A high-quality strategic plan should have 3 characteristics:
- It identifies the goal clearly
- It outlines action
- It specifies metrics to track progress
Here are some templates that can help you get started:



Phase 6: Execute Your Plan
While devising a strategy is an intellectual feat, its execution is where the rubber meets the road. Successful strategy execution hinges on several core principles:
- Clear communication: The way you communicate your strategy can make or break its execution. When communicating the strategy, every team member, from top-tier management to ground-level employees, should be able to fully grasp the rationale behind the strategy, their roles and responsibilities in the broader context, and direct benefits to them if the strategy is successful. Make it practice to regularly reinforce the strategy through updates, reviews, or company-wide material to encourage a better buy-in.
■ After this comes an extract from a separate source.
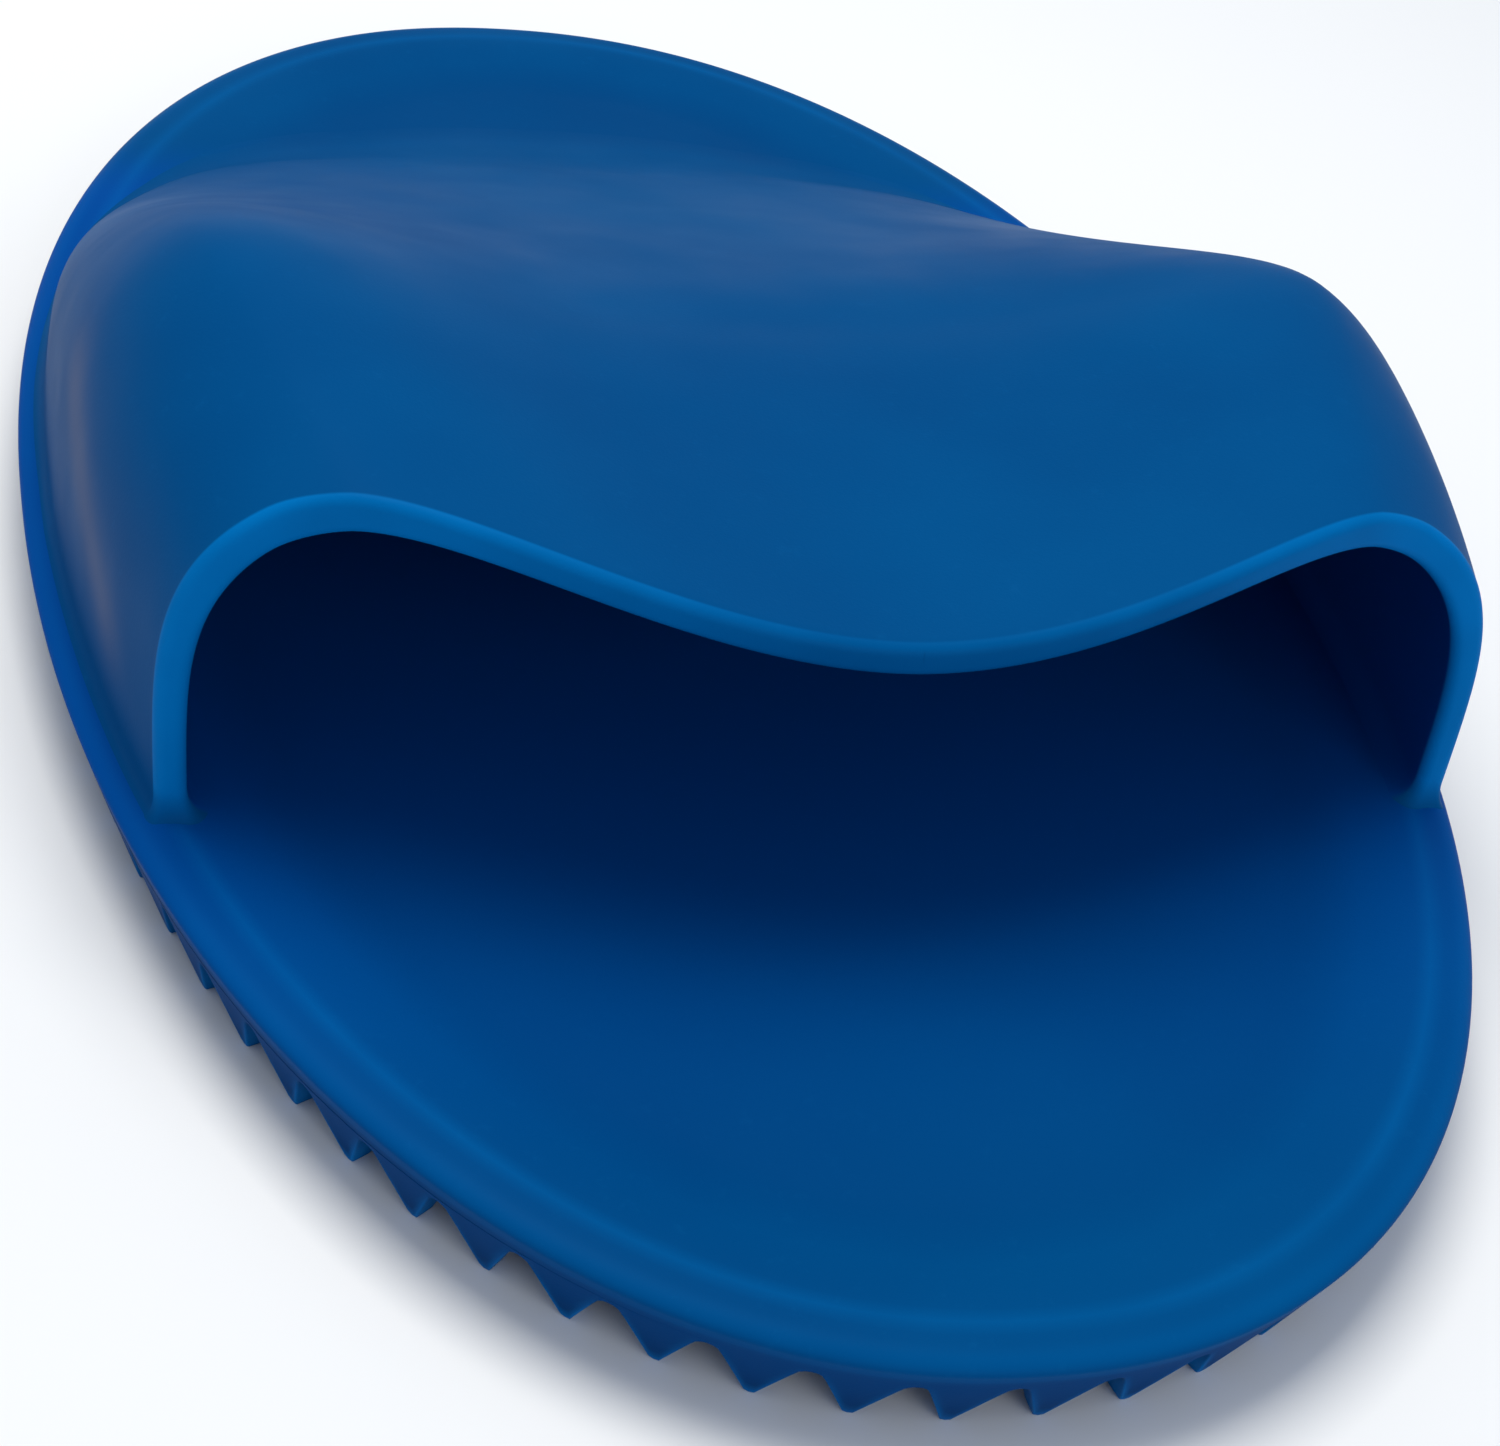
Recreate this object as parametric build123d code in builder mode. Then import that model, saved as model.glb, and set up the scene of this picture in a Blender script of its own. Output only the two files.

- Enabling execution: Once a strategy is ready to go, it is the responsibility of the founder / senior leadership to ensure company tools, funds, resources, and manpower are aligned and available for smooth execution.
- Monitoring and feedback mechanisms: Key Performance Indicators (KPIs), as defined in your formal strategy, should be put in place and tracked regularly by the assigned team members. This allows for real-time learning and adjustments if needed, to keep the execution on track. Don’t forget to celebrate milestones to boost morale and reaffirm the value of the strategic direction.
- Fostering a culture of adaptability: Cultivate a culture of adaptability in the company. As external market conditions change, the ability to adapt can help your business anticipate changes and make you more responsive.
In an ever-evolving business landscape, a well-developed strategy development process can become your compass guiding you through uncertainties, ensuring agility, alignment, and purpose. Remember, it’s not just about reaching the destination, but navigating the journey with clarity and cohesion. Embrace each phase and watch your strategic visions transform into tangible success.